Живет в Заречке бабушка
Судьбы стариков наших – все похожие, будто с одного листа списанные: родились до войны, а потом, пропустив пору детства, порой становились взрослыми за один день: бок о бок с мамками своими становились на пашню, в поле, брали повод бычьей упряжки. А похоронки старили не только матерей, но и детей в один день.
И тридцатилетние вдовы в одночасье превращались в старух, а двенадцатилетний пацан вдруг осознавал, что он стал мужиком в доме и кормильцем… Когда беседую с людьми довоенного или военного поколений, каждый раз поражаюсь этой схожести. А еще роднит людей отношение к жизни. Вот и Екатерина Афанасьевна Коновалова из Дешулана из их числа.
Довоенное и военное детство, отец и брат, ушедшие на фронт. И почти сразу неумолимые похоронки, убившие свет в глазах матери! Пять осиротевших девчат, мама, ковшик баланды, который приносила на всех девчат. С голоду пухнуть уж начали, да соседка, тётка Евгенья, проковыряла дырочку в сарае, где был корм для коней и быков и тихонько шепнула:
— «Палочкой ковыряйте. Вам будет сыпаться оттуда помаленьку». Бог отвел. Никто не донес, не пересадили расхитителей… По сей день благодарны ее бесценной тогда помощи. Чугунок картошки, сваренный у соседки, бабки Матрены, делили с «дарчатами», как потом всю жизнь звали Дарьиных девчат. Всё было. Была послевоенная тяжелая юность, когда совсем еще подростку доверяли уход за телятами и коровами, и доярочья жизнь – с молодости до самой пенсии.
Ежедневный ранний подъем. По теплу и того раньше — на летнюю дойку приезжали затемно, промораживая по весне в резиновых сапогах ноги. Тридцать лет прожила вместе со свекровью, невольно подстраиваясь под ее ритм, хотя, конечно же, хотелось своего уклада. На плечах, наверное, были мозоли от рюкзака.

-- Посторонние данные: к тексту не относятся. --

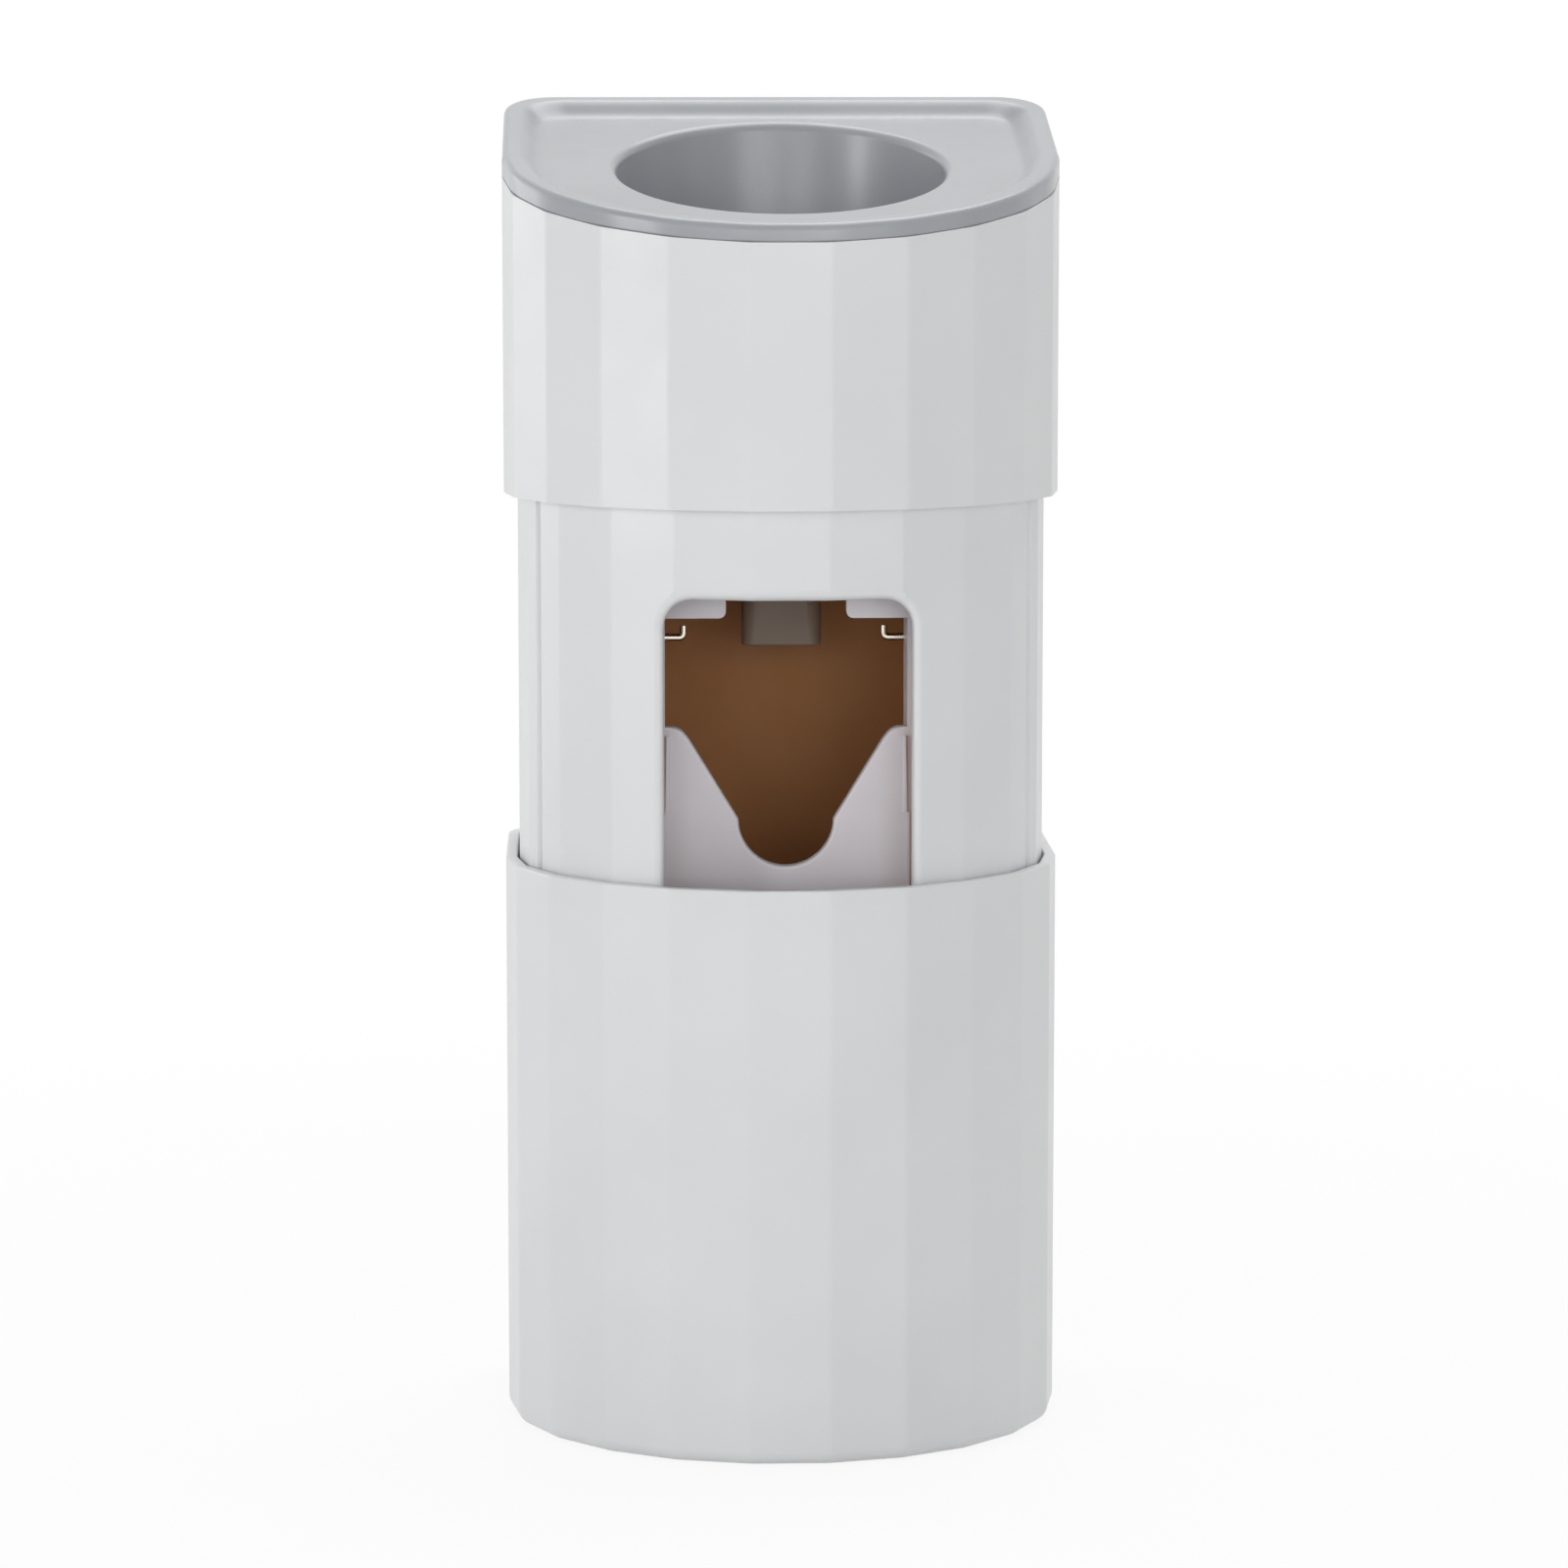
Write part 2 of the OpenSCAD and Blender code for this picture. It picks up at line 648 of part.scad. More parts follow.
module neck_seal() color(silicone) in_case() difference() {
    translate([0, 0, seal_z]) cylinder(seal_top_z - seal_z, r = seal_r);
    translate([0, 0, socket_z + socket_depth]) cylinder(seal_top_z - socket_z - socket_depth,
        r1 = socket_r, r2 = seal_r - seal_lip_w);
    translate([0, 0, socket_z]) cylinder(socket_depth + run_gap, r = socket_r);
    translate([0, 0, seal_z - over]) cylinder(seal_base_t + 2 * over, r = valve_hole_r);
}

module inlet_valve() color(clear_silicone) in_case()
    ring(valve_z, seal_z, flange_r, valve_hole_r);

module pump_tube() color(silicone) in_case() difference() {
    union() {
        translate([0, 0, tube_foot_z]) cylinder(valve_z - tube_foot_z, r = tube_r);
        translate([0, 0, deck_z]) cylinder(flange_t, r = flange_r);
        translate([0, 0, tube_foot_z]) cylinder(low_flange_t, r = low_flange_r);
    }
    translate([0, 0, tube_foot_z - over])
        cylinder(valve_z - tube_foot_z + 2 * over, r = tube_r - tube_t);
}

module outlet_nozzle() color(clear_silicone) in_case() difference() {
    union() {
        translate([0, 0, shelf_z]) cylinder(outlet_flange_t, r = low_flange_r);
        translate([0, 0, shelf_z - outlet_barrel_h])
            cylinder(outlet_barrel_h, r = outlet_barrel_r);
        translate([-outlet_w / 2, -outlet_d / 2, shelf_z - outlet_drop])
            cube([outlet_w, outlet_d, outlet_drop]);
    }
    translate([outlet_wall - outlet_w / 2, outlet_wall - outlet_d / 2,
        shelf_z - outlet_drop - over])
        cube([outlet_w - 2 * outlet_wall, outlet_d - 2 * outlet_wall,
            outlet_drop + outlet_flange_t + 2 * over]);
}

// Cap that holds the flanges of the outlet and of the tube down on the shelf
module nozzle_collar() color(white_skin) in_case() {
    ring(shelf_z, collar_top_z, collar_r, low_flange_r + fit_gap);
    ring(collar_z, collar_top_z, collar_r - collar_t / 2, tube_r + fit_gap);
}

// Half of the lever's front plate, drawn in x and z
module half_plate() polygon([[0, lever_foot_z], [lever_half, lever_foot_z],
    [lever_half, shoulder_z], [notch_mouth + arm_t, shoulder_z],
    [notch_mouth, shoulder_z - arm_t], [notch_r, notch_z + notch_r], [0, notch_z + notch_r]]);
module push_lever() color(milky) in_case() {
    upright(lever_y, lever_t) difference() {
        both_sides() half_plate();
        translate([0, notch_z + notch_r]) circle(notch_r);
    }
    upright(lever_y, lever_t) difference() {
        translate([-lever_half, tab_z]) square([2 * lever_half, bar_high_z - tab_z]);
        translate([-tab_gap / 2, tab_z - over]) square([tab_gap, tab_slot_h + over]);
    }
    // Two ribs between the arms, and the block that carries the press pad
    for (z = [bar_low_z, bar_high_z - lever_t]) translate([-lever_half, lever_y, z])
        cube([2 * lever_half, bar_back_y - lever_y, lever_t]);
    translate([-pad_half_w - pad_inset, lever_y, bar_low_z])
        cube([2 * (pad_half_w + pad_inset), bar_back_y - lever_y, bar_high_z - bar_low_z]);
    both_sides() {
        difference() {
            translate([lever_half - arm_t, 0, 0]) rotate([90, 0, 90]) linear_extrude(arm_t)
                union() {
                    polygon([[lever_y, lever_foot_z], [lever_y + arm_foot_w, lever_foot_z],
                        [arm_back_y, shoulder_z], [arm_back_y, pivot_z],
                        [pivot_y - ear_r, pivot_z], [lever_y, bar_high_z]]);
                    translate([pivot_y, pivot_z]) circle(ear_r);
                }
            rod_x(lever_half - arm_t - over, pivot_y, pivot_z, pin_r + run_gap,
                arm_t + 2 * over);
        }
        // Fine ridges down the front, stepping out below the notch's waist
        translate([lever_half - arm_t - ridge_w, lever_y - ridge_d, jog_z])
            cube([ridge_w, ridge_d + lever_t / 2, shoulder_z - arm_t - jog_z]);
        translate([lever_half - arm_t - ridge_w + ridge_jog, lever_y - ridge_d, lever_foot_z])
            cube([ridge_w, ridge_d + lever_t / 2, jog_z - lever_foot_z]);
    }
}

module press_pad() color(clear_silicone) in_case()
    translate([-pad_half_w, bar_back_y, bar_low_z + pad_inset])
        cube([2 * pad_half_w, -tube_r - fit_gap - bar_back_y,
            bar_high_z - bar_low_z - 2 * pad_inset]);

module right_pin() in_case() {
    rod_x(lever_half - arm_t - pin_proud, pivot_y, pivot_z, pin_r,
        cheek_x + frame_t - lever_half + arm_t + pin_proud);
    rod_x(cheek_x + frame_t, pivot_y, pivot_z, pin_head_r, pin_head_t);
}
module right_hinge_pin() color(steel) right_pin();
module left_hinge_pin() color(steel) mirror([1, 0, 0]) right_pin();

module right_spring() in_case() polyhedron(
    wire_rings(spring_path, wire_d / 2, spring_sides),
    wire_faces(len(spring_path), spring_sides));
module right_return_spring() color(steel) right_spring();
module left_return_spring() color(steel) mirror([1, 0, 0]) right_spring();

// Clips in the housing's sides, whose noses reach into the grooves beside the cover's runners
module cover_catches() color(milky) in_case() both_sides() {
    translate([side_x - housing_t - catch_t, groove_y - catch_plate_w / 2,
        catch_z - fit_gap])
        cube([catch_t, catch_plate_w, catch_h + 2 * fit_gap]);
    translate([side_x - housing_t - catch_t / 2, groove_y - catch_w / 2, catch_z])
        cube([housing_t - groove_depth + catch_gap + catch_t / 2, catch_w, catch_h]);
}

module stop_buffers() color("dimgray") in_case() both_sides()
    translate([side_x - groove_depth, groove_y - runner_w / 2, groove_foot_z])
        cube([groove_depth - catch_gap, runner_w, buffer_h]);

module back_plate_screws() color(steel) in_case() housing_screw_places() screw();
module frame_screws() color(steel) in_case() frame_screw_places() screw();

wall_plate();
adhesive_pad();
back_plate();
front_housing();
upper_shell();
top_tray();
sliding_cover();
throat_liner();
pump_frame();
seal_holder();
neck_seal();
inlet_valve();
pump_tube();
outlet_nozzle();
nozzle_collar();
push_lever();
press_pad();
left_hinge_pin();
right_hinge_pin();
left_return_spring();
right_return_spring();
cover_catches();
stop_buffers();
back_plate_screws();
frame_screws();
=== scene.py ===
# %% [markdown]
# # A wall-hung toothpaste dispenser with a push lever
# The dispenser hangs on a bathroom wall. A toothpaste tube stands neck down in the round well of
# the grey tray, and its neck sits in a silicone seal. A toothbrush pushed in at the window presses
# a milky lever with a V-shaped notch, the lever squeezes a silicone tube, and paste comes out
# above the bristles. The white cup at the bottom is a dust cover, drawn slid down here.
#
# The exact solids come from CAD and are the fixed frame. This script dresses them: it gives each
# one the rounded edges, fillets and surface that the moulded part has.

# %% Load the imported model
import math
import bmesh
import bpy
from bmesh.types import BMEdge, BMFace, BMVert
from mathutils import Matrix, Vector


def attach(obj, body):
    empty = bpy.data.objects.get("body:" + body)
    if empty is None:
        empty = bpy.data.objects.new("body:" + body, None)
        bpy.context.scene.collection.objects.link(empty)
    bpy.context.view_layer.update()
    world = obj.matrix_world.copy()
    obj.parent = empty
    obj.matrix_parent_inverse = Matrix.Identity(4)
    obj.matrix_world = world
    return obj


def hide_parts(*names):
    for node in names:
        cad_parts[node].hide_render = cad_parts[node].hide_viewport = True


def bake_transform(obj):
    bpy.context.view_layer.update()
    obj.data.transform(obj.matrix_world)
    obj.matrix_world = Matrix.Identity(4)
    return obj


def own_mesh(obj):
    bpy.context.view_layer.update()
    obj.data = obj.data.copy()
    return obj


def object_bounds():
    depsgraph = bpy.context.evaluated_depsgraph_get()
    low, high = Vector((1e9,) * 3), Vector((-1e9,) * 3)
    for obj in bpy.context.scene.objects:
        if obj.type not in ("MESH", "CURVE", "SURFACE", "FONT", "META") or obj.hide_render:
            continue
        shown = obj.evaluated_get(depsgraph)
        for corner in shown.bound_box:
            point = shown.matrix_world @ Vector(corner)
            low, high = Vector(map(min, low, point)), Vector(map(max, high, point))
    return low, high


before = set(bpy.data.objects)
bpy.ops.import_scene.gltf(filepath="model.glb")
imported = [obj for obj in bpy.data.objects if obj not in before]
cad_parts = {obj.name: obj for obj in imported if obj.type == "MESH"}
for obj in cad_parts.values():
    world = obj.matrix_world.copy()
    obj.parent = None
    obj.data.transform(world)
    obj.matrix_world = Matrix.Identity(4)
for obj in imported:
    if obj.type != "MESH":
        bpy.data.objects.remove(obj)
cad_low, cad_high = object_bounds()
MM_PER_M = 1000


def in_mm(lengths):
    """Lengths in metres as rounded millimetres, to print."""
    return [round(length * MM_PER_M, 1) for length in lengths]


print("CAD box, mm:", in_mm(cad_high - cad_low))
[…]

С утра оседлает велосипед, рюкзак на спину – и на ферму. Оттуда — в магазин — дома трое ребятишек ждут, всех покормить, намыть, обстирать. Муж, Илья, натопит баню и, приехав с дойки, до трех часов ночи настирывает ребятишечью одежонку. А в пять-шестом -снова вставать. Потому что до дойки нужно еще свою корову подоить. А как-то привязалась болячка -«волос». Палец на руке гнил так, что свету белого не видела.
А как раз Федьку, старшего, тогда родила. Боль в руке была такая, что из люльки к груди его за пеленки зубами вытаскивала. А покормив, надо было бежать доить.Ладно, подружка-телятница, управившись с телятами, прибегала к ее коровам и доила сама, со слезами наблюдая, как мучается Катерина. И все казалось, вот кончится этот сумасшедший ритм, надои трехтысячные…
Начнется новая, спокойная жизнь — без подъемов, как в части, ни свет ни заря, без нервов. Сама себе хозяйка будет в доме… Но не получилось… Сначала рано ушел из жизни супруг, Илья. Не просто складывались судьбы у детей, и каждая боль в семье детей трехкратным грузом ложится на душу старенькой доярки. Со вторым, Гурьяном, пожила было тихо и спокойно, да и Гурьян ушел на покой. Да что там Илья и Гурьян…
Вся улица почти уж ушла на покой. Дома и то гибнут в когда-то уютной черемуховой Заречке. Сколько выплакано слез – знают только подушка на кровати, да оградки на кладбище… Потому, наверное, и глаза у бабы Кати промыты до непостижимой голубизны. Несмотря на сложнейшую судьбу, перенесенную недавно операцию, не попускается домом. Растит, как и все, огородину. Бегают по ограде куры.
А изба просто сияет чистотой, встречая у порога домоткаными чистыми ковриками. Встречаясь с такими бабушками каждый раз думаю, откуда они черпают силы для жизни? Чьими заветами да молитвами вложен в них этот несокрушимый стержень безграничной доброты и трудолюбия? Силушки вам, тетя Катя!!